Exactly who in the hell did he think he was, anyway?
Well, now we know. When Smalls formed the Amazon Labor Union (ALU), it was not formed as an arm of any other larger union entity such as the AFL-CIO or Teamsters. This means the ALU did not have access to any of those resources that arguably could have made their struggle a bit easier. But what Smalls had in mind was a union built specifically for Amazon employees, tailor-made to address the specific injustices heaped upon them daily by their Goliath of an employer.

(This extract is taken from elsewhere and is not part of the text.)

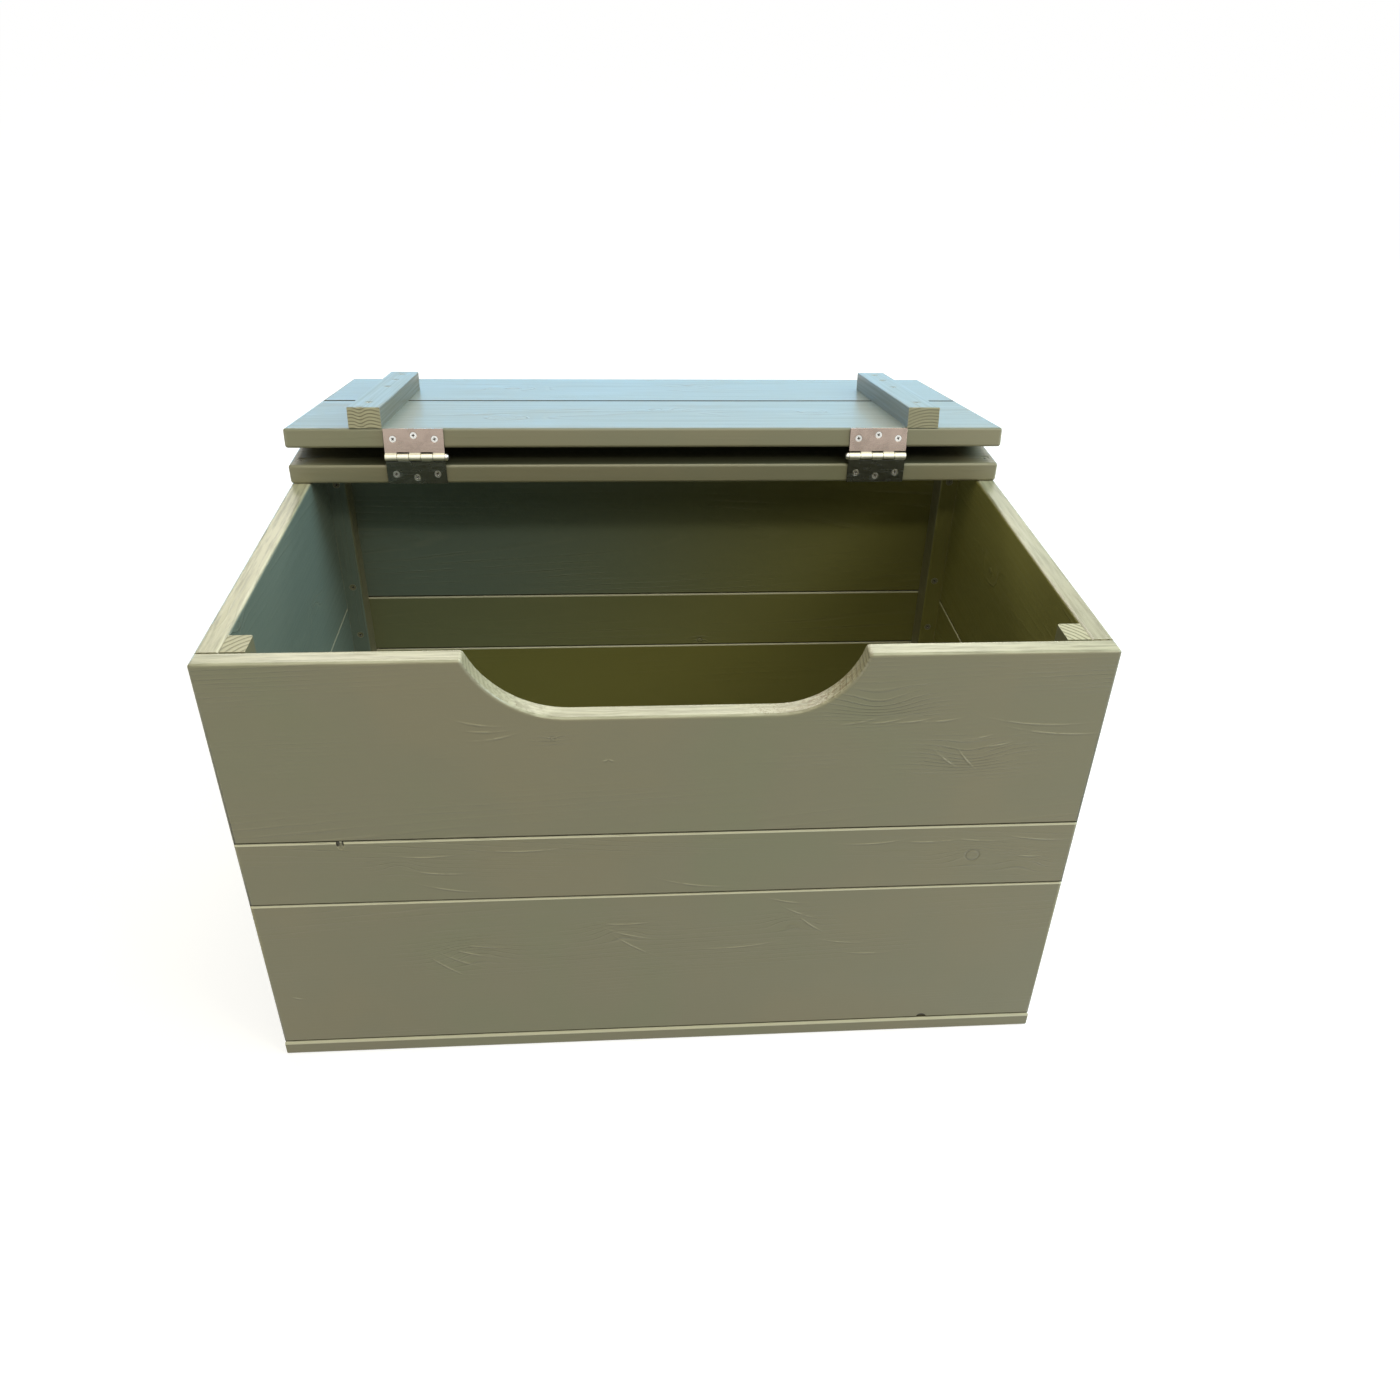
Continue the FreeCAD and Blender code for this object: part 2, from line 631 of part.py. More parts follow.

And when you think about it, this was an ingenious strategy. Because it understood what should be the obvious reality, that not all working folk are experiencing the same issues simply because they are all oppressed by a large company. Not all large companies are the same, which means they don’t oppress the same, and Amazon is a large company unlike any other as evidenced by the fact that its owner and founder paid for his own rocket ship. Oppression does not work in cookie-cutter fashion, which means the best way to fight it is to understand how each instance of oppression works and deal with it with targeted specifics.
Smalls, (aka David), defeated Amazon (aka Goliath) because he was able to rally the support of those on the inside. And he was able to rally that support because he was not someone sent from the outside to organize them; he was one of them. Smalls knew what it was like not just to work for Amazon, but to work for that Amazon.
But more importantly, he believed he could win when nobody else did.